1856 - Shrewsbury School and the Rules of Football
Football is known to have been played in England as far back as the 12th century.
It was so popular – but also so chaotic and violent – that Edward III, Richard II and Henry IV all passed statutes aimed at suppressing it, as they feared that soldiers would injure themselves. It was not among the games that Thomas Ashton (Shrewsbury School’s first Headmaster) prescribed in his Ordinances under Queen Elizabeth I to be played at the School, which were “shooting in the long box, running, wrestling, leaping and chess play”.
Shrove Tuesday was traditionally marked by the pursuit in the Elizabethan era, but given the violence that ensued, punishments were regularly meted out. Mark Dickson (former History Teacher and Master-in-Charge of Football at Shrewsbury School) describes one example in Shrewsbury School Football and the Old Salopian FC: An Illustrated History:
“A certain John Gyttings was imprisoned in Shrewsbury ‘for playing at the foot balle upon Shroftusdaie, and for throwinge the balle from him when the serigent Hardinge demanded the same.’ A day boy called John Gyttings is known to have studied at Shrewsbury School in 1601 and, although it is not known for certain that this is the same person, it could well be that he was not only the School’s first recorded footballer but also its first jail bird.”
Very little recorded evidence exists for the various interpretations of football much before the early stages of the 19th century. Before then it is known only that bloodthirsty aggression featured very highly – or at least it did in the opinion of those in positions of authority. The Revd Samuel Butler (Headmaster of Shrewsbury School, 1798-1836) loathed the pursuit, claiming it was “fit only for butcher boys”.
‘Football’ nevertheless continued to be played in an unregulated form by pupils at Shrewsbury, and by the early 1800s it was beginning to develop in public schools into something more than a mere rough-and-tumble affair.

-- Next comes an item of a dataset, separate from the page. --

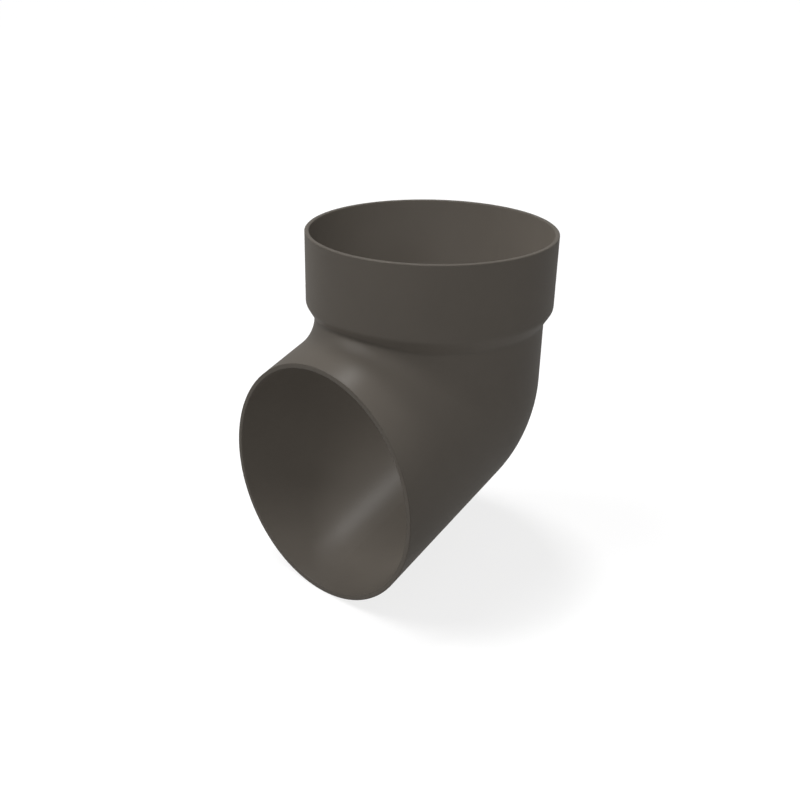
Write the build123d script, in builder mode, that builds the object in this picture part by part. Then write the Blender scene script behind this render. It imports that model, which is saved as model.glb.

The Revd Benjamin Kennedy (Headmaster, 1836-66) is credited with restoring football as an acceptable pursuit at Shrewsbury. In contrast to Butler, Kennedy thought it was a moral advantage for boys to have exercise in their leisure hours. One of his first acts as Headmaster was to hire a field for football at Coton Hill, about half a mile from the School, previously part of Butler’s dairy farm. The organisation of games and the creation of rules were left to the boys, since few of the masters had any experience or interest in outdoor sport.
However, each school played its own version of the game, with its own unique set of rules. Some allowed handling the ball, some banned running with the ball, and for a while, each school’s version of football developed in isolation from any of the others.
It was at universities that arguments began. Upon leaving the confines of schools, pupils who had practised their own versions were then thrown together, and the obvious debate began over how they could all play when their interpretations were so wildly different.
By the end of Butler’s tenure as Headmaster in 1836, half of the Salopians who had won places at Cambridge University were at St John’s and Trinity Colleges. Under Kennedy this rose to nearly three-quarters. Edward Montagu was one of the first Old Salopians to attempt, in 1838, to draw up a common set of rules for football and form a Cambridge University Football Club. Thereafter, every few years a different set of undergraduates would review and revise the rules. Trinity College, which was at the centre of this activity and hosted many of the meetings, was adjacent to St John’s, so there was always a strong Salopian numerical presence and involvement.
In 1846, Charles Thring and Henry de Winton, persuaded some Old Etonians to join them in forming a University Football Club. Two years later a meeting of two representatives each from Shrewsbury, Eton, Harrow, Winchester and Rugby thrashed out the first printed Cambridge Rules. The procedure was repeated in 1856 involving two Old Salopians, Edward Horne and Herbert Luckock.
No copy remains of the original rules used by the University Foot Ball Club, but one copy of the 1856 revised edition does still exist. It is in the Library at Shrewsbury School and is signed by its founders, including E.L. Horne and H.M. Luckock (later Dean of Lichfield) from Shrewsbury School.
Photo: Rules of Football and Old Salopians at Cambridge
In 1863, a series of meetings were held in London to create a ‘parliament’ for football, which resulted in the formation of the Football Association. Presented with a copy of the Cambridge Rules, the Committee agreed that these “seemed to embrace every requisite of the game with great simplicity” and, with some minor adjustments, they were duly issued as the FA’s first universal Code of Laws for Association Football.
Photo: 1st XI Football Team 1871
Nevertheless, schools such as Shrewsbury were reluctant to change their own sets of rules, and it was not until the emergence of the FA Cup competition in 1871, which required all competing teams to play under the Association rules, that change became widely accepted. Shrewsbury played under Association rules in their first inter-school match against Uppingham in 1876.
Photo: 1st XI Football Team 1882
Trophy awarded annually to the winner of 1st House Football – the top inter-House football competition at Shrewsbury. The names of the winning teams are inscribed. The trophy is older than the FA Cup.